We’re loving Acid, a fresh and artsy surf magazine based in Europe. In issue Number 2, pictured here, there’s beautiful photography and photo essays and fascinating personal essays about surf adventures in unlikely places like the southeast of England where waves are extremely rare and the Eisbach River in Munich, Germany, hundreds of miles from the sea and many more from an oceanic surf break.
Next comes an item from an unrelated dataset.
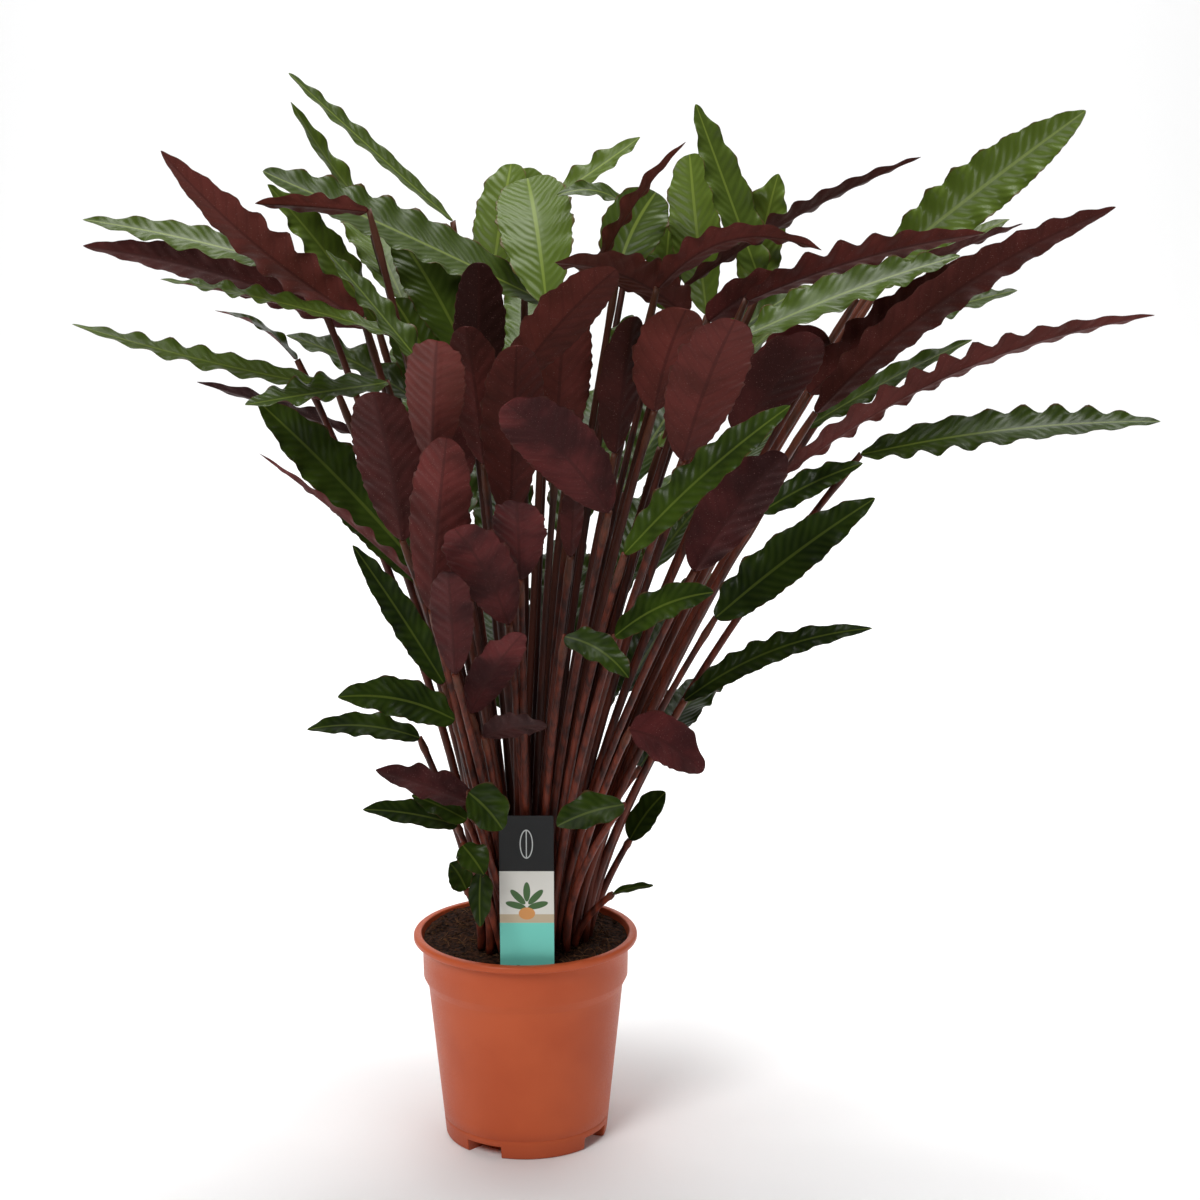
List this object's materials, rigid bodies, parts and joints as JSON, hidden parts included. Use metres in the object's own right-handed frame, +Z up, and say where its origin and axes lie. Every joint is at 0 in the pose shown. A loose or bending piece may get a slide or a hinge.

We love this book of photographs by the renowned Swiss artist duo of Peter Fischli and David Weiss. “800 Views of Airports” is precisely that: A collection photos taken by Fischli and Weiss at airports visited on travels around the world throughout their decades-long career. The volume is the definition of coffee-table book. “800 Views” is textless. There are no captions, no labels, nothing to indicate where and when the photos was taken. This curatorial, editorial concision gives the hefty tome some mystique and only adds to its beauty. For the well-traveled, many of the airports may be easily identifiable — Tokyo Narita, JFK, London Heathrow, Schipol, Paris Charles de Gaulle, Malpensa — though there are a bunch of photos taken at an airfield that few would recognize, a place where de-commissioned commercial aircraft are put out to pasture.
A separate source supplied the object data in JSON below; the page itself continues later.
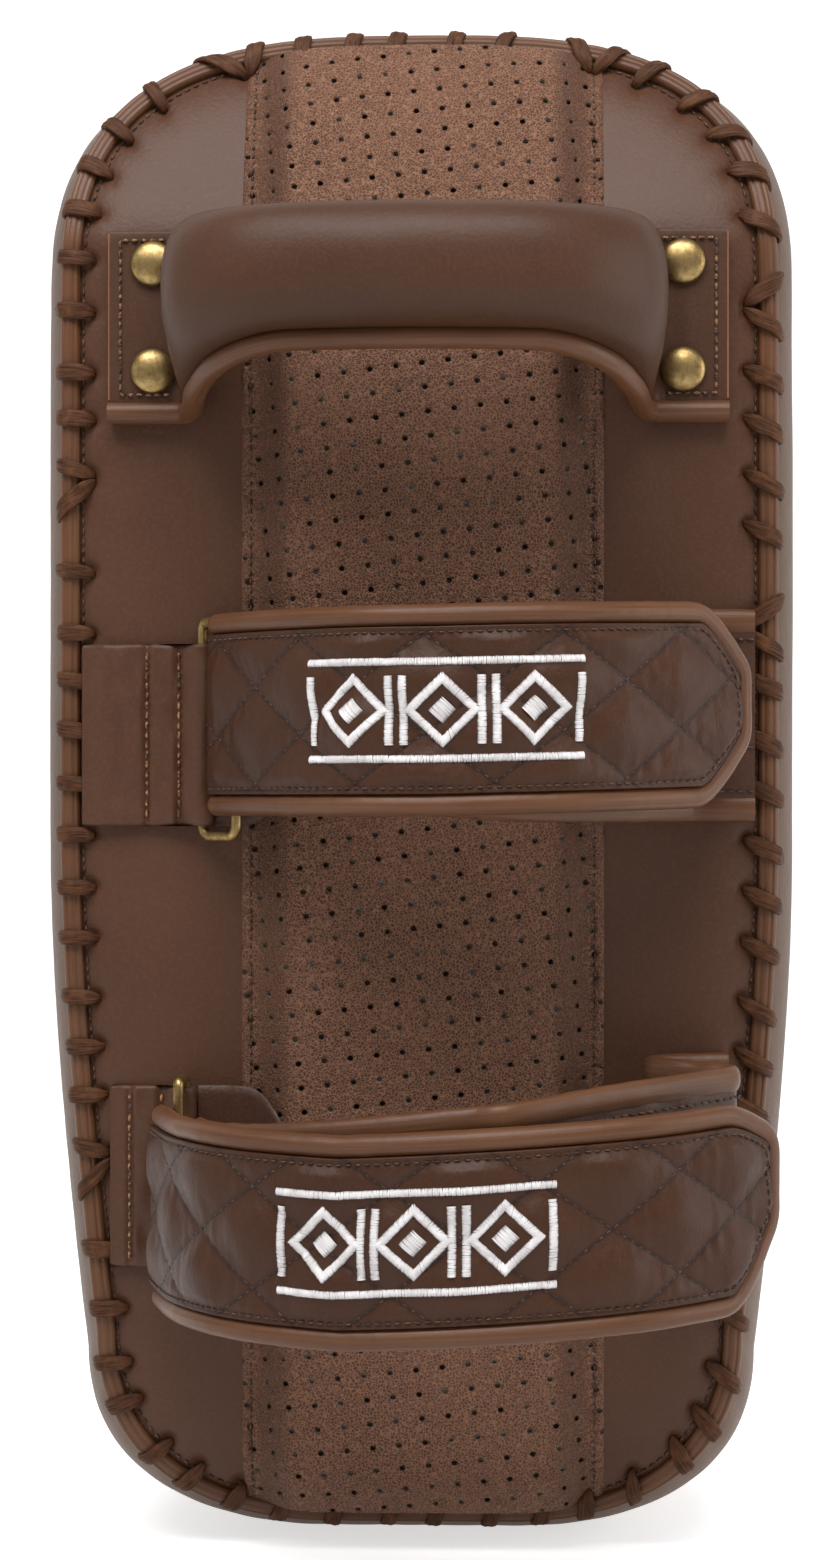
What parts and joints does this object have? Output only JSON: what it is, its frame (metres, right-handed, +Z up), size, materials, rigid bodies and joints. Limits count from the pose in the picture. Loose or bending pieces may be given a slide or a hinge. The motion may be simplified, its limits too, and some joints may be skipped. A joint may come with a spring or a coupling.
{
  "type": "thai pad",
  "caption": "Curved, laced kick pad with a piped grip handle riveted across its arm side and two quilted forearm straps that fold back over rings.",
  "frame": {"origin": "on the flat lower end that the pad stands on, under the middle of its depth and width", "axes": "+Z up along the pad's length, +X across it, the arm side with the handle and straps faces -Y and the struck side +Y"},
  "size_m": [0.196, 0.1849, 0.3986],
  "materials": {
    "dark_leather": "smooth semi-matt cowhide",
    "light_leather": "smooth tan piping",
    "perforated_suede": "crackled nubuck, perforated",
    "waxed_lace": "waxed multi-strand lace",
    "foam": "closed-cell foam",
    "antique_brass": "antiqued, satin",
    "steel": "plated",
    "webbing": "woven",
    "hook_and_loop": "napped"
  },
  "bodies": {
    "pad": {"back_panel_left": "dark_leather", "back_panel_right": "dark_leather", "side_wall": "dark_leather", "strike_cover": "dark_leather", "handle_cover": "dark_leather", "upper_anchor_band": "dark_leather", "upper_ring_guard": "dark_leather", "upper_base_strap": "dark_leather", "lower_anchor_band": "dark_leather", "lower_ring_guard": "dark_leather", "lower_base_strap": "dark_leather", "edge_binding": "light_leather", "strike_piping": "light_leather", "handle_piping": "light_leather", "upper_base_binding_top": "light_leather", "upper_base_binding_bottom": "light_leather", "lower_base_binding_top": "light_leather", "lower_base_binding_bottom": "light_leather", "back_center_panel": "perforated_suede", "edge_lace": "waxed_lace", "back_center_foam": "foam", "foam_back_firm": "foam", "foam_core": "foam", "foam_strike_soft": "foam", "handle_core": "foam", "handle_rivet_1": "antique_brass", "handle_rivet_2": "antique_brass", "handle_rivet_3": "antique_brass", "handle_rivet_4": "antique_brass", "handle_washer_1": "steel", "handle_washer_2": "steel", "handle_washer_3": "steel", "handle_washer_4": "steel", "handle_webbing": "webbing", "upper_loop_patch": "hook_and_loop", "lower_loop_patch": "hook_and_loop"},
    "upper_ring_body": {"upper_ring": "antique_brass"},
    "upper_flap_body": {"upper_flap": "dark_leather", "upper_flap_lining": "dark_leather", "upper_flap_piping": "light_leather", "upper_hook_patch": "hook_and_loop"},
    "lower_ring_body": {"lower_ring": "antique_brass"},
    "lower_flap_body": {"lower_flap": "dark_leather", "lower_flap_lining": "dark_leather", "lower_flap_piping": "light_leather", "lower_hook_patch": "hook_and_loop"}
  },
  "joints": [
    {"name": "upper_ring_swing", "type": "hinge", "parent": "pad", "child": "upper_ring_body", "pos_m": [-0.0555, -0.0483, 0.213], "axis": [0, 0, -1], "range_deg": [0, 20]},
    {"name": "upper_flap_peel", "type": "hinge", "parent": "upper_ring_body", "child": "upper_flap_body", "pos_m": [-0.04607, -0.0565, 0.213], "axis": [0, 0, -1], "range_deg": [0, 95]},
    {"name": "lower_ring_swing", "type": "hinge", "parent": "pad", "child": "lower_ring_body", "pos_m": [-0.06, -0.0483, 0.0955], "axis": [0, 0, -1], "range_deg": [0, 15]},
    {"name": "lower_flap_peel", "type": "hinge", "parent": "lower_ring_body", "child": "lower_flap_body", "pos_m": [-0.06044, -0.06079, 0.0955], "axis": [0, 0, -1], "range_deg": [0, 95]}
  ]
}
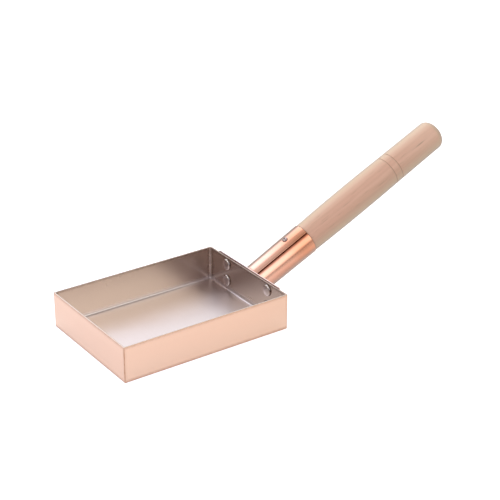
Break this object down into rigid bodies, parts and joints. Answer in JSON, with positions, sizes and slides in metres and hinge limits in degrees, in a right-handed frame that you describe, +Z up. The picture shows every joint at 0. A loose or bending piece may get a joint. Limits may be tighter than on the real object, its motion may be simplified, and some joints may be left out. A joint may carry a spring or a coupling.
{
  "type": "tamagoyaki pan",
  "caption": "Rectangular rolled-omelette pan: a folded, tinned copper box with upright walls, a riveted sheet bracket rolled into a tilted socket, and a turned wooden handle.",
  "frame": {"origin": "middle of the flat face that the pan stands on", "axes": "+X runs out along the handle, +Z is up, +Y is to the left when looking from the pan along the handle"},
  "size_m": [0.3852, 0.12, 0.1296],
  "materials": {
    "pan_copper": "polished copper sheet, wiped with tin on the inside",
    "bracket_copper": "polished copper sheet",
    "rivet_metal": "copper rivets wiped with tin",
    "handle_wood": "turned pale wood, lightly waxed",
    "screw_steel": "plated steel"
  },
  "bodies": {
    "root": {"pan_body": "pan_copper", "handle_bracket": "bracket_copper", "rivet_upper_left": "rivet_metal", "rivet_upper_right": "rivet_metal", "rivet_lower_left": "rivet_metal", "rivet_lower_right": "rivet_metal", "wooden_handle": "handle_wood", "fixing_screw": "screw_steel"}
  },
  "joints": []
}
The clothing store Tenue de Nimes is among Amsterdam’s most influential purveyors of denim, clothing and style, if not its foremost. The shop reliably stocks an impeccably curated selection of well-made clothing, jeans, shoes and accessories, including a lot of limited edition items. The shop also publishes a popular tabloid-format magazine on newsprint called Journal de Nimes and recently delivered edition No. 9 of the magazine in English marking their 5th anniversary. Beautifully designed and illustrated, this issue of Journal de Nimes provides a Best Of list of the owners’ favorite places in Amsterdam to eat, drink, find culture and even get tattoos. Other highlights are an interview with Yuki Matsuda (of brands Yukaten and Monitaly) and a visit to a Japanese textile-making workshop.